Motorista tem emprego para durar

Quando percebeu que tinha um filho especial na vertente futebolística, o pai de Lamine teve uma conversa com o Barcelona. Disse-lhes que se quisessem que o filho continuasse por lá teriam de lhe dar educação – para a qual os pais não tinham dinheiro suficiente.

Não passou muito tempo entre a fase em que o pai levava Yamal aos treinos e uma outra, mais tarde, na qual a criança passou a viver na academia de La Masía. Nem poderia ter passado, porque estamos a falar de um rapaz de apenas 16 anos.

Também por isso o primo Mohamed, de 28 anos, se regozije com o seu emprego de motorista de Yamal: “No mínimo, tenho trabalho para os próximos anos”.

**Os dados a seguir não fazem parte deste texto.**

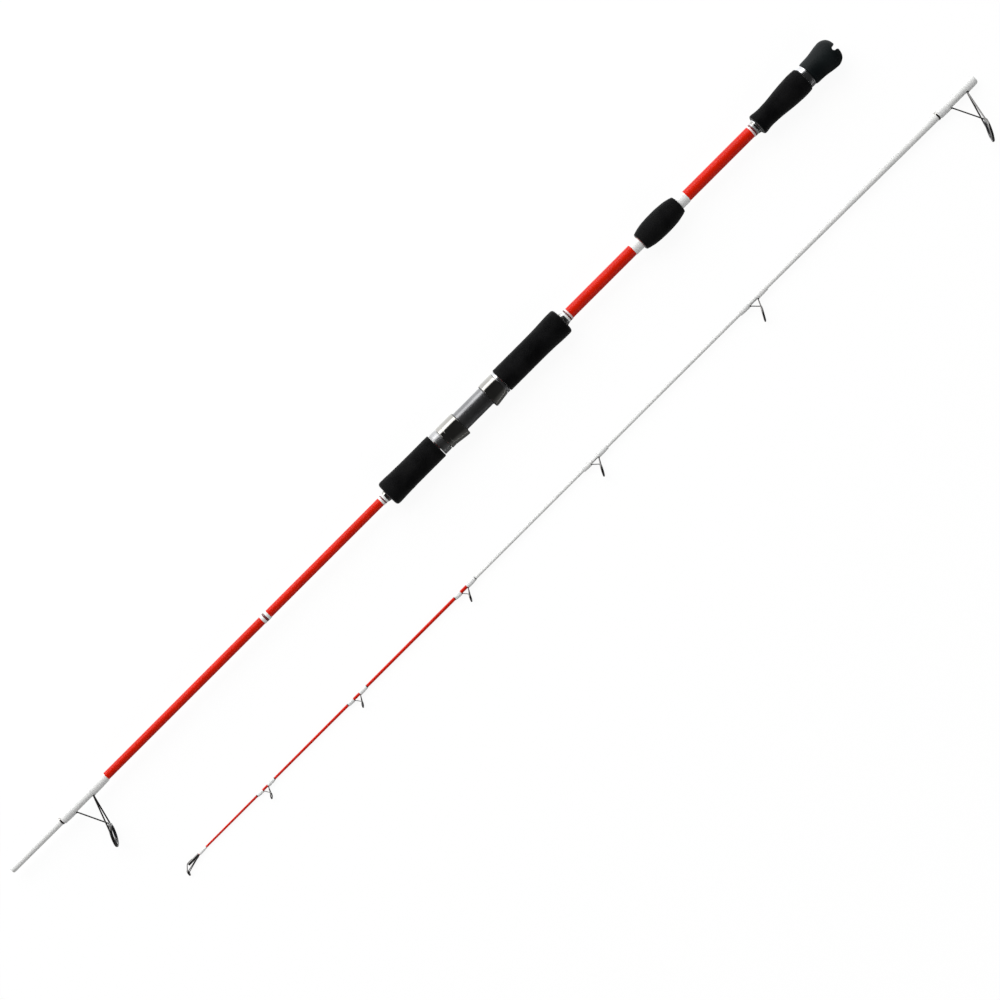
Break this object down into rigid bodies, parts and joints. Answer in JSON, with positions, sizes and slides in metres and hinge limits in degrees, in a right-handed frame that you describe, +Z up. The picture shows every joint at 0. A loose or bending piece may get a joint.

O Barcelona tirou Yamal do bairro, mas não tirou o bairro de Yamal. O jogador celebra os golos fazendo “304” com os dedos – simbolizando o código postal de Rocafonda (08304).

Apesar de ser descrito como alguém tímido, correcto, humilde e discreto, a vivência num bairro difícil incute sempre alguma fibra – que pode ser usada para o bem ou para o mal.

Com Lamine, não foi sempre para o bem. O jogador foi afastado da selecção espanhola sub-17 depois de se ter juntado a dois colegas na violação das regras do grupo.

Não foi especificado publicamente o comportamento de indisciplina, mas foi grave o suficiente para ser afastado da convocatória e para até o próprio Barcelona se ter juntado à Federação espanhola no castigo ao jogador – esteve quatro partidas de fora na equipa de juvenis.

Mais um “novo Messi”

Mas o herói do bairro tem tido, em geral, um percurso de mérito. Tem a escola em dia, passando todos os anos, e, no futebol, ninguém lhe pode apontar nada: tornou-se o mais jovem de sempre a jogar pelo Barcelona e pela selecção espanhola – sim, a selecção principal. E já sob a "asa" de Jorge Mendes, o jogador tem o contrato profissional na mão, com uma cláusula de mil milhões de euros.

Ao lado de alguns craques com idade para serem seus pais, Lamine não tem precisado de “colinho”, facilidades ou condescendência. Tem feito o caminho por si próprio, com recurso a um pé esquerdo de grande qualidade. É um ala rápido e forte no drible, que actua pelo lado direito, de “pé trocado”.

Estes predicados valeram-lhe rapidamente comparações com Lionel Messi, mas a diferença entre tornar-se um Messi ou um Jeffrén Suárez (jogador criado no Barcelona e que nunca conseguiu confirmar o potencial), por exemplo, poderá não ser assim tão grande.